The second group of cabinet secretaries in President William Ruto’s administration has been sworn in, after only one nominee was found unsuitable to assume office.
The 19 cabinet secretaries consist of Kithure Kindiki (Interior and National Administration), Debra Barasa (Health), Alice Wahome (Lands, Public Works, Housing and Urban Development), Julius Ogamba (Education), Soipan Tuya (Defence), Andrew Karanja (Agriculture and Livestock Development), Aden Duale (Environment, Climate Change and Forestry), and Eric Mugaa (Water, Sanitation and Irrigation).
The list also includes Davis Chirchir (Roads and Transport), Margaret Nyambura (ICT and Digital Economy), John Mbadi (National Treasury and Economic Planning), Rebecca Miano (Tourism and Wildlife), James Opiyo Wandayi (Energy and Petroleum), Kipchumba Murkomen (Youth Affairs, Creative Economy and Sports), Hassan Joho (Minning, Blue Economy and Maritime Affairs), Alfred Mutua (Labour and Social Protection), Wycliffe Oparanyah (Co-operatives and Micro, Small and Medium Enterprises Development), and Justin Muturi (Public Service and Human Capital Development).
Stella Soi Langat, nominee to the ministry of Gender, Culture, The Arts and Heritage did not make it to the cabinet.
A report by the parliamentary vetting committee says she did not demonstrate adequate knowledge of topical, administrative and technical issues touching on the portfolio to which she had been nominated.
Mbadi’s Plans for Treasury
Appearing before the vetting committee, the incoming Cabinet Secretary National Treasury and Economic Planning John Mbadi said he will ensure transparency in in public debt by making the debt register a statutory document to be published annually for the information of the public.
Additionally, he said he will prioritize concessional loans over commercial borrowing to invest in viable projects.

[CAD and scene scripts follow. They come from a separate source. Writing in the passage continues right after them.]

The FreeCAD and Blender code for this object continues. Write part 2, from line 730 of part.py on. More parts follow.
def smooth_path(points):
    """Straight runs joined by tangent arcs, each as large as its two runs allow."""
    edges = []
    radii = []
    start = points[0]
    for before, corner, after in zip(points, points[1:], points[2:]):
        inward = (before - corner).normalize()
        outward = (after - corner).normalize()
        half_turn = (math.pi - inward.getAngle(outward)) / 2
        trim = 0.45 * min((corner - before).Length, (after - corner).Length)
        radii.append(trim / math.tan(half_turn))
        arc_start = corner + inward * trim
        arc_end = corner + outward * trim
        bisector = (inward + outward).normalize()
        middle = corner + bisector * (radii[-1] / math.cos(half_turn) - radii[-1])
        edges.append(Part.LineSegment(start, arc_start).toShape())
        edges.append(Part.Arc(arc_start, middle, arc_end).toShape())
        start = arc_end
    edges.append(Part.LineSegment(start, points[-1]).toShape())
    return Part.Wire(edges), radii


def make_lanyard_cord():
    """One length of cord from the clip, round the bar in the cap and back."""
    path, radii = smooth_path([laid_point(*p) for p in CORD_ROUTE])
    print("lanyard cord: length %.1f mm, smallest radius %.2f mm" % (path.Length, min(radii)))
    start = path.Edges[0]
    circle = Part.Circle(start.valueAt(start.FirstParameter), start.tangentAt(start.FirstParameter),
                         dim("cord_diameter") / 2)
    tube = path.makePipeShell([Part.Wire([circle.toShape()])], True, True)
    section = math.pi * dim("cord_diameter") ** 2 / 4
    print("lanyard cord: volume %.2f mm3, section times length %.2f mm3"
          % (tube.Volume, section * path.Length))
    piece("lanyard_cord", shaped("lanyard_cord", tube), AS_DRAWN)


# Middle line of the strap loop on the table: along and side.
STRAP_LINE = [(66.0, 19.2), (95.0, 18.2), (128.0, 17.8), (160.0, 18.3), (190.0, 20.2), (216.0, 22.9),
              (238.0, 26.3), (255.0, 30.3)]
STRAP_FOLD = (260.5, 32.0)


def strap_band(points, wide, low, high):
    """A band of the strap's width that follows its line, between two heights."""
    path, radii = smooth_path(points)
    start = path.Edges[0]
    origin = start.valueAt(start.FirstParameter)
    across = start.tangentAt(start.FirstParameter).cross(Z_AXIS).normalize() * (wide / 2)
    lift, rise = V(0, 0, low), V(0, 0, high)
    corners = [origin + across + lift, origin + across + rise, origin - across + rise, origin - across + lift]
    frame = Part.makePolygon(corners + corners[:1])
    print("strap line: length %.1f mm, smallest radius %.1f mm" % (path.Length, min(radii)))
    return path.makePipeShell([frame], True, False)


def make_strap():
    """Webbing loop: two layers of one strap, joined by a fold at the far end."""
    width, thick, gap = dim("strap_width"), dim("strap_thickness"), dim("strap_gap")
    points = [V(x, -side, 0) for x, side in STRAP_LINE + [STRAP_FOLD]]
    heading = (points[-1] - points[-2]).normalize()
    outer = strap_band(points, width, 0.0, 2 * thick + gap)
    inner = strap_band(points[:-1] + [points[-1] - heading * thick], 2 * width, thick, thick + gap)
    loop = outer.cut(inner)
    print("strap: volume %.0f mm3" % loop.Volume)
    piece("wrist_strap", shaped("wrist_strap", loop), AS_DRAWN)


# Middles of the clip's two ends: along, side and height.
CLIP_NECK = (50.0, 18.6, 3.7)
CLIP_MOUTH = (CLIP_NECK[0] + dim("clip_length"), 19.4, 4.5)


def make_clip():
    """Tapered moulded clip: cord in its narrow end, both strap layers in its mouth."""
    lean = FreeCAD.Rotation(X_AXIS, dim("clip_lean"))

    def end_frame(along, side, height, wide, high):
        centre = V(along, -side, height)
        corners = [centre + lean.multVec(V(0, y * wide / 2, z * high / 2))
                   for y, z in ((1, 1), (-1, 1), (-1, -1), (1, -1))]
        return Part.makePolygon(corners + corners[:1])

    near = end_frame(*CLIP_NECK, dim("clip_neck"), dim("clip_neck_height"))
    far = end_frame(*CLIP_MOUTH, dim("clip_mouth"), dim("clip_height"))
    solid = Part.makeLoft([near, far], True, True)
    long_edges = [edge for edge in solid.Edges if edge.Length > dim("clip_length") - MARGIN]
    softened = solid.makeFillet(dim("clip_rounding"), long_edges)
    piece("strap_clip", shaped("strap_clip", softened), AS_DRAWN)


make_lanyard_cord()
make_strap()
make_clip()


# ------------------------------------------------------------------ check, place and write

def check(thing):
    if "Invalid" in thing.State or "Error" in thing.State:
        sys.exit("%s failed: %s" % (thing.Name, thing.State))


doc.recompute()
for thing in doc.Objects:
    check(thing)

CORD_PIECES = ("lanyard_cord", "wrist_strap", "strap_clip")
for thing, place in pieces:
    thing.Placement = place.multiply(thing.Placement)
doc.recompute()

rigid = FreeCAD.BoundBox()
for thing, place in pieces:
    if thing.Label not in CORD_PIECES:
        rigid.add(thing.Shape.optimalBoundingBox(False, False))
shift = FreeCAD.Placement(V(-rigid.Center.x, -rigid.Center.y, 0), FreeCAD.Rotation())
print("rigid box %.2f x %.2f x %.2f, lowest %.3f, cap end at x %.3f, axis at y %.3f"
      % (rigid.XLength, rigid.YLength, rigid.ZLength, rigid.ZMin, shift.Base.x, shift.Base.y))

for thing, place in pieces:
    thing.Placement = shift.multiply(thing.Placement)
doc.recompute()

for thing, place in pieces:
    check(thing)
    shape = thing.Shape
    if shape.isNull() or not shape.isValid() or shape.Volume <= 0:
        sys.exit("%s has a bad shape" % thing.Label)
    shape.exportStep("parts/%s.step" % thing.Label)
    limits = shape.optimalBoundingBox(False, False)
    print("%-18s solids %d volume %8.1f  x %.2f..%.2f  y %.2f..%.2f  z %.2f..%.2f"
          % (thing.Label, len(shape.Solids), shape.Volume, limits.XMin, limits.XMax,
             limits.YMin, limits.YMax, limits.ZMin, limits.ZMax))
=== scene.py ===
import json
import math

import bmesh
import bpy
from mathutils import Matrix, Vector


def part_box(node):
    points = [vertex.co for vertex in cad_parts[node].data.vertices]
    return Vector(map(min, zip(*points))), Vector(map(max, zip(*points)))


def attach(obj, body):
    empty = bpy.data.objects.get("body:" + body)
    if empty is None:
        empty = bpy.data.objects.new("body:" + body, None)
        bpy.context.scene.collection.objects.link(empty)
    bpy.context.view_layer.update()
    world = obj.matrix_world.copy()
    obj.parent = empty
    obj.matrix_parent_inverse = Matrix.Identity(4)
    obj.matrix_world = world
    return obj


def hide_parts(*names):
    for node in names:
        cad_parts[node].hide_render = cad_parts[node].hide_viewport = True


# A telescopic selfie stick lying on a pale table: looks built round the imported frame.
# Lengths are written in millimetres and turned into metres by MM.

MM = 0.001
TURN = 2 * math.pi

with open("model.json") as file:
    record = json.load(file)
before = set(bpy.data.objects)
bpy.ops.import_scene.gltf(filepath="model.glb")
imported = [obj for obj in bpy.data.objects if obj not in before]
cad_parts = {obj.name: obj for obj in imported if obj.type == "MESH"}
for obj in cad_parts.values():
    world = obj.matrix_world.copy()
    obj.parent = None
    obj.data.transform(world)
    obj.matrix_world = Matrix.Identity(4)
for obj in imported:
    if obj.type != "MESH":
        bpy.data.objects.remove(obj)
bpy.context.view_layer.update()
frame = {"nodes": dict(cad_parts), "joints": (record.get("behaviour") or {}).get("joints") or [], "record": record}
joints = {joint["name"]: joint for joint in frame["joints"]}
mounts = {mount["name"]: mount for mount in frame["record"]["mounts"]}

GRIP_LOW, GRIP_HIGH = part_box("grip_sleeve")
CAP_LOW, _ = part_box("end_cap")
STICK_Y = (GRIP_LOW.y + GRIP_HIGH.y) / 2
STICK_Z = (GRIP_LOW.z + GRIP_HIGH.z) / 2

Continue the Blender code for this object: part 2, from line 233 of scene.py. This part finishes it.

On measures to improve tax collection and expand tax base without overburdening Kenyans, the CS said the solution to revenue mobilization would be, in consultation with the leadership of KRA, to implement reforms including building capacity of KRA officers, automation and re-engineering of the porous tax collection systems to prevent leakage occasioned by smuggling and faulty systems.
Lending Rates
Mbadi confirmed that the base lending rates by the time he was appearing before the committee was at 13 per cent. However, the Central Bank of Kenya (CBK) revised the rate downwards on Tuesday by 25 basis points to 12.75 per cent, reducing the cost of loans for the first time in four years.
In his view, he said the lending rate needs to be revised to allow cash flow to the private sector for business growth.
Mbadi says he is a firm believer and supporter of devolution and vowed to safeguard counties financial allocations by ensuring timely disbursements to secure proper provision of critical county government services.
On VAT refunds as a loophole for pilferage of funds, Mbadi said that reclassification of items as tax-exempt instead of zero-rated would significantly reduce tax expenditure on tax refunds. He proposed installation of a system that captures tax advances to avoid tax refund claims that may be unmerited and unverifiable.
Mbadi emphasized the need for amendment of the existing laws to criminalize failure to pay pending bills and the approval of fictitious pending bills. He will oversee completion of the automated procurement system by January 2025 to mitigate the loopholes caused by a mechanical procurement process.
He committed to also explore an end-to-end procurement style to guarantee value for money and prudent use of resources. Under his leadership, he said he will ensure the accounting officers in the various MDAs would be held culpable for non-compliance with the provision of Public Finance Management Act (PFM Act).
To ensure compliance with requirement of PFM Act, the incoming Treasury Cabinet Secretary echoes the need for synchronized planning, budgeting and cash management.